Bar charts vs tables: when to keep the table

Published

tl;drBar charts are for comparison and pattern recognition. Tables are for lookup and precision. If your reader will look up specific numbers, keep the table. If they'll compare across rows, use a chart. If they need both, use a chart with a small data table beneath.

What bar charts do well

Make comparisons easy. Reveal patterns. Highlight outliers. Compress 30 rows of data into a single visual you can read in two seconds. The eye is good at lengths; that's the whole bet.

What tables do well

Show exact values. Allow precise comparisons of small differences. Let readers look up a specific row. Show many columns at once (charts max out at 2-3 series before becoming a mess). Survive being printed and read in detail.

The hybrid

Many of the best business slides have a chart at the top with a small data table below. The chart carries the message; the table carries the precision.

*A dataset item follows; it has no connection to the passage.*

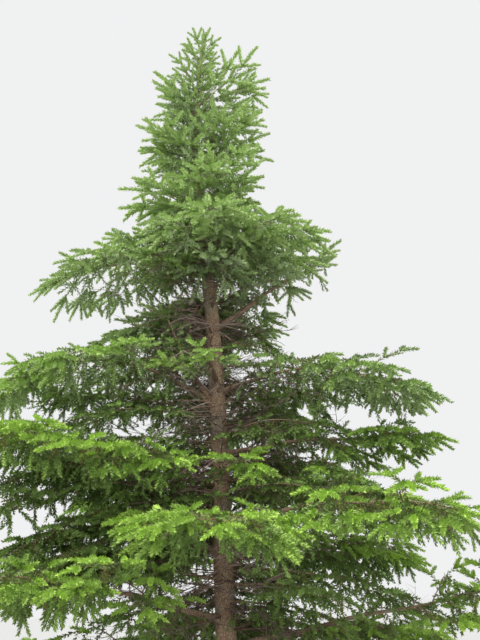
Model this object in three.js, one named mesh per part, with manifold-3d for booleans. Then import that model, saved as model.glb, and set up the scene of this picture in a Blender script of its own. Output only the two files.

Readers who only need the message glance at the chart; readers who need the numbers scan the table.

A test

Ask: "What will the reader do with this?" If the answer is "compare two things," use a chart. If the answer is "find a specific value," use a table. If the answer is "both," put both on the slide.

When tables fail

When the reader has to do the chart's job in their head — picking which row is biggest from a list of 25 numbers, eyeballing differences across rows, spotting a trend in a column. That's where bar charts pay off. The bigger the dataset, the worse a table gets, and the better a chart looks.